Und was kommt auf die Unternehmen bei Verstößen zu?
Auf Unternehmen kommen zukünftig bei Verstößen gegen die DSGVO erheblich höhere Strafen als unter dem BDSG zu. Art. 83 Abs. 5 der DSGVO bietet den Aufsichtsbehörden die Möglichkeit, Bußgelder von bis zu 20 Millionen Euro beziehungsweise bei Konzernen von bis zu vier Prozent des weltweiten Umsatzes des Vorjahres zu verhängen.

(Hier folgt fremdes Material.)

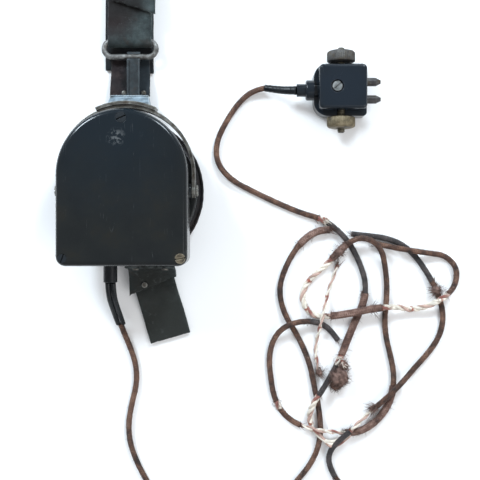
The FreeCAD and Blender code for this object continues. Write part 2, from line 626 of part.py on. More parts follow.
LOOP_ROUTE = [
    (103.0, -73.6, LOW), (99.4, -68.0, LOW), (92.8, -64.2, LOW), (83.3, -63.7, OVER), (74.9, -67.0, OVER),
    (70.2, -74.0, LOW), (68.6, -83.0, LOW), (69.5, -92.0, LOW), (70.9, -101.0, LOW), (74.6, -109.0, LOW),
    (81.5, -114.8, LOW), (90.2, -117.2, OVER), (98.6, -118.4, OVER), (107.0, -119.8, LOW),
    (115.0, -118.6, LOW), (122.0, -114.0, LOW), (127.5, -107.0, LOW), (130.6, -98.5, LOW),
    (130.9, -89.5, LOW), (129.0, -80.5, LOW), (126.8, -71.5, LOW), (126.2, -62.5, LOW), (127.2, -53.5, LOW),
    (127.4, -44.5, LOW), (126.4, -36.0, LOW), (124.6, -29.0, OVER), (120.0, -23.6, OVER),
    (113.0, -22.1, OVER), (106.2, -26.0, OVER), (101.0, -32.0, LOW), (95.5, -37.4, LOW), (89.6, -42.2, LOW),
    (85.2, -48.6, LOW), (85.7, -56.4, LOW), (91.5, -61.8, LOW), (101.0, -61.3, LOW), (110.0, -59.6, OVER),
    (120.5, -57.3, OVER), (131.0, -56.4, OVER), (140.0, -58.4, LOW), (149.4, -55.4, OVER),
    (156.6, -51.2, OVER), (161.9, -45.4, LOW), (161.7, -37.4, LOW), (156.0, -31.8, LOW), (149.6, -30.2, LOW),
    (142.6, -29.3, OVER), (134.6, -28.0, OVER), (127.6, -26.6, LOW),
]
TAIL_ROUTE = [
    (109.8, -20.4, LOW), (114.6, -21.2, LOW), (119.8, -21.5, LOW), (127.0, -22.6, LOW),
    (134.8, -25.4, LOW), (141.4, -31.2, LOW), (146.6, -38.5, LOW),
    (151.2, -46.5, LOW), (154.6, -55.0, LOW), (155.6, -63.8, LOW), (153.2, -72.4, LOW), (147.8, -80.0, LOW),
    (141.2, -87.2, LOW), (133.8, -94.8, OVER), (126.2, -102.4, OVER), (118.2, -109.6, LOW),
    (110.6, -116.6, OVER), (103.6, -122.4, OVER), (98.6, -128.8, LOW), (98.4, -136.0, LOW),
    (101.6, -141.6, LOW),
]
STRAND_LOW = 0.9
STRAND_OVER = 4.1
STRAND_ROUTE = [
    (102.8, -36.0, STRAND_LOW), (100.4, -43.0, STRAND_LOW), (97.9, -50.0, STRAND_LOW),
    (96.2, -57.0, STRAND_OVER), (93.8, -66.8, STRAND_OVER), (92.2, -74.0, STRAND_LOW),
    (91.7, -81.5, STRAND_LOW), (93.4, -88.6, STRAND_LOW),
]
CORDS = {
    "headset_leg": (LEG_ROUTE, CORD_D),
    "main_cord": (MAIN_ROUTE, CORD_D),
    "loop_leg": (LOOP_ROUTE, CORD_D),
    "tail_leg": (TAIL_ROUTE, CORD_D),
    "loose_strand": (STRAND_ROUTE, STRAND_D),
}


def gland_sleeves():
    """Two rubber sleeves side by side, from the gland down to where the braid starts."""
    sleeves = []
    for shift in (-1.28, 1.28):
        sleeves.append(tube([(x + shift, y, z) for x, y, z in SLEEVE_ROUTE], 2.5, "gland sleeve"))
    return group(sleeves)


# ---- assembly ------------------------------------------------------------------------------
EAR_PARTS = {
    "front_cover": front_cover,
    "rear_case": rear_case,
    "cover_screws": cover_screws,
    "magnet": magnet,
    "pole_pieces": pole_pieces,
    "coils": coils,
    "terminal_block": terminal_block,
    "inner_screws": inner_screws,
    "diaphragm": diaphragm,
    "ear_cap": ear_cap,
    "ear_cushion": ear_cushion,
    "cord_gland": cord_gland,
    "yoke_hoop": yoke_hoop,
    "pivot_screws": pivot_screws,
    "yoke_saddle": yoke_saddle,
    "slider_bracket": slider_bracket,
    "bracket_rivets": bracket_rivets,
    "strap_hanger": strap_hanger,
    "leather_backing": leather_backing,
    "wire_loop": wire_loop,
}


def build():
    nodes = {}
    for name, make in EAR_PARTS.items():
        right = make()
        nodes[name + "_right"] = right
        nodes[name + "_left"] = right.mirror(Vector(0, MID_Y, 0), Y_AXIS)
    nodes["headband_strap"] = headband_strap()
    nodes["headband_lining"] = headband_lining()
    nodes["chin_tab"] = chin_tab()
    nodes["chin_rivets"] = chin_rivets()
    nodes["chin_strap"] = chin_strap()
    nodes["plug_base"] = plug_base()
    nodes["plug_lid"] = plug_lid()
    nodes["plug_screw"] = plug_screw()
    nodes["plug_pins"] = plug_pins()
    nodes["plug_studs"] = plug_studs()
    nodes["thumb_nut_upper"] = thumb_nut(NUT_FACES[0], 1)
    nodes["thumb_nut_lower"] = thumb_nut(NUT_FACES[1], -1)
    nodes["plug_gland"] = plug_gland()
    nodes["plug_sleeve"] = tube(PLUG_SLEEVE_ROUTE, 4.1, "plug sleeve")
    nodes["gland_sleeves"] = gland_sleeves()
    for name, (route, diameter) in CORDS.items():
        nodes[name] = tube(route, diameter, name)
    return nodes


if __name__ == "__main__":
    os.makedirs("parts", exist_ok=True)
    for node, shape in build().items():
        shape.exportStep("parts/" + node + ".step")
        if not shape.isValid():
            print("INVALID", node)
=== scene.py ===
import json
import math
import random

import bpy
from mathutils import Matrix, Vector, noise


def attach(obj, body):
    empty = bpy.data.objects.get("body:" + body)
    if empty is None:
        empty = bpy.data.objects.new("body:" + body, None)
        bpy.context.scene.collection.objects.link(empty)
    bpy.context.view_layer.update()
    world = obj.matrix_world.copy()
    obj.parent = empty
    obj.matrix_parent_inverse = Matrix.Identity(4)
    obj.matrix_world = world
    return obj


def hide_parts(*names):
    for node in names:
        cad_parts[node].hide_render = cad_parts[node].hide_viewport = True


# Looks of the leather-strap headset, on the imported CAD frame. Lengths in the tables below are in
# millimetres and are turned into metres when a mesh is made.

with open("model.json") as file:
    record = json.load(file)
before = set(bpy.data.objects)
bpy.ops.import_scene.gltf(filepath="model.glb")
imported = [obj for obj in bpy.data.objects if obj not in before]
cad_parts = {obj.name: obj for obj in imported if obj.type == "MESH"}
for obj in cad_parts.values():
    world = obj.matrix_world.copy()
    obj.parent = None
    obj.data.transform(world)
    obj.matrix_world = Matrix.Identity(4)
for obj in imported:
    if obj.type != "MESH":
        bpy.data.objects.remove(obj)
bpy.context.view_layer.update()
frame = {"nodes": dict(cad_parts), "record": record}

MM = 0.001
EAR_SPACING = 320.0
MID_Y = EAR_SPACING / 2
FLOOR_Z = 0.0

CORD_D = 2.8
STRAND_D = 1.6
LOW = 1.5
OVER = 4.75
STRAND_LOW = 0.9
STRAND_OVER = 4.1


# ---- camera --------------------------------------------------------------------------------
CAMERA_AT = (54.2, -23.5, 450.0)
FIELD_MM = 240.0             # width of the table that the picture shows


def add_camera():
    data = bpy.data.cameras.new("camera")
    camera = bpy.data.objects.new("camera", data)
    bpy.context.scene.collection.objects.link(camera)
    camera.location = Vector(CAMERA_AT) * MM
    data.angle = 2 * math.atan(FIELD_MM / 2 / CAMERA_AT[2])
    data.clip_start = 0.01
    bpy.context.scene.camera = camera


add_camera()


# ---- mesh making ---------------------------------------------------------------------------
def wobble(x, y, z, scale, seed=0.0):
    """Smooth noise from about -1 to 1; scale is the size of its features in mm."""
    return noise.noise(Vector((x / scale + seed * 7.31, y / scale - seed * 3.7, z / scale + seed)))


def frames_along(points, closed=False):
    """A tangent and two cross directions at each point, without twist."""
    count = len(points)
    tangents = []
    for i in range(count):
        before = points[i - 1] if (i or closed) else points[0]
        after = points[(i + 1) % count] if (i < count - 1 or closed) else points[-1]
        tangents.append((after - before).normalized())
    side = tangents[0].orthogonal().normalized()
    if abs(tangents[0].z) < 0.9:
        side = tangents[0].cross(Vector((0, 0, 1))).normalized()
    frames = []
    for tangent in tangents:
        side = (side - tangent * side.dot(tangent)).normalized()
        frames.append((tangent, side, tangent.cross(side)))
    return frames


def running_length(points):
    lengths = [0.0]
    for a, b in zip(points, points[1:]):
        lengths.append(lengths[-1] + (b - a).length)
    return lengths


class Shape:
    """Collects vertices and faces in mm, then becomes one object."""

    def __init__(self):
        self.verts, self.faces, self.slots, self.uvs, self.wear = [], [], [], [], []

    def vert(self, point, wear=0.0):
        self.verts.append(Vector(point))
        self.wear.append(wear)
        return len(self.verts) - 1

    def face(self, ids, slot=0, uv=None):
        self.faces.append(ids)
        self.slots.append(slot)
        self.uvs.append(uv or [(0.0, 0.0)] * len(ids))

    def tube(self, points, radius, sides=12, slot=0, closed=False):
        """A round bar along points. radius is a number or a function of (share, angle, index)."""
        frames = frames_along(points, closed)
        lengths = running_length(points)
        total = lengths[-1] or 1.0
        size = radius if callable(radius) else (lambda share, angle, i: radius)
        rings = []
        for i, (point, (_, side, up)) in enumerate(zip(points, frames)):
            share = lengths[i] / total
            ring = []
            for k in range(sides):
                angle = 2 * math.pi * k / sides
                reach = size(share, angle, i)
                ring.append(self.vert(point + side * math.cos(angle) * reach + up * math.sin(angle) * reach))
            rings.append(ring)
        last = len(rings) if closed else len(rings) - 1
        for i in range(last):
            a, b = rings[i], rings[(i + 1) % len(rings)]
            u0, u1 = lengths[i], lengths[i + 1] if i + 1 < len(lengths) else total
            for k in range(sides):
                n = (k + 1) % sides
                v0, v1 = k / sides, (k + 1) / sides
                self.face([a[k], a[n], b[n], b[k]], slot, [(u0, v0), (u0, v1), (u1, v1), (u1, v0)])
        if not closed:
            for ring, point, flip in ((rings[0], points[0], True), (rings[-1], points[-1], False)):
                middle = self.vert(point)
                for k in range(sides):
                    ids = [ring[k], ring[(k + 1) % sides], middle]
                    self.face(ids[::-1] if flip else ids, slot)
        return self

    def lathe(self, profile, start, axis, segments=48, slot=0, reach=None):
        """Turns (distance along axis, radius) pairs about an axis. reach(angle, i) scales a radius."""
        axis = Vector(axis).normalized()
        side = axis.orthogonal().normalized()
        up = axis.cross(side)
        start = Vector(start)
        rings = []
        for i, (along, radius) in enumerate(profile):
            ring = []
            for k in range(segments):
                angle = 2 * math.pi * k / segments
                r = radius * (reach(angle, i) if reach else 1.0)
                out = side * math.cos(angle) * r + up * math.sin(angle) * r
                ring.append(self.vert(start + axis * along + out))
            rings.append(ring)
        for a, b in zip(rings, rings[1:]):
            for k in range(segments):
                n = (k + 1) % segments
                self.face([a[k], a[n], b[n], b[k]], slot)
        return self

    def build(self, name, materials, body, slot, replaces=(), mirror=False, place=None):
        """Makes the object. mirror reflects it to the left unit."""
        verts = [place @ v if place else v for v in self.verts]
        faces = self.faces
        uvs = self.uvs
        if mirror:
            verts = [Vector((v.x, 2 * MID_Y - v.y, v.z)) for v in verts]
            faces = [ids[::-1] for ids in faces]
            uvs = [uv[::-1] for uv in uvs]
        mesh = bpy.data.meshes.new(name)
        mesh.from_pydata([v * MM for v in verts], [], faces)
        layer = mesh.uv_layers.new(name="UVMap")
        flat = [c for uv in uvs for pair in uv for c in pair]
        layer.data.foreach_set("uv", flat)
        wear = mesh.attributes.new("wear", "FLOAT", "POINT")
        wear.data.foreach_set("value", self.wear)
        for material in materials:
            mesh.materials.append(material)
        mesh.polygons.foreach_set("material_index", self.slots)
        mesh.polygons.foreach_set("use_smooth", [True] * len(faces))
        mesh.update()
        piece = bpy.data.objects.new(name, mesh)
        bpy.context.scene.collection.objects.link(piece)
        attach(piece, body)
        if replaces:
            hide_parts(*replaces)
        return piece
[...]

Damit sind Verstöße gegen den Datenschutz nicht mehr als Bagatelle anzusehen, sondern können, neben Reputationsschäden, ein Unternehmen erheblich schädigen.
Zudem hat der deutsche Gesetzgeber mit den §§ 41–43 DSAnpUG Sanktionsmöglichkeiten bei Datenschutzverletzungen auch gegenüber natürlichen Personen eingeführt. Das Haftungsrisiko für Datenschutzverletzungen steigt mit der DSGVO also nicht nur für Unternehmen, sondern auch für Geschäftsführer, Mitarbeiter und interne Datenschutzbeauftragte. Sie müssen bei Verstößen gegen die Datenschutzvorschriften oder ihre Aufsichtspflichten mit weitaus höheren Strafen rechnen als bisher.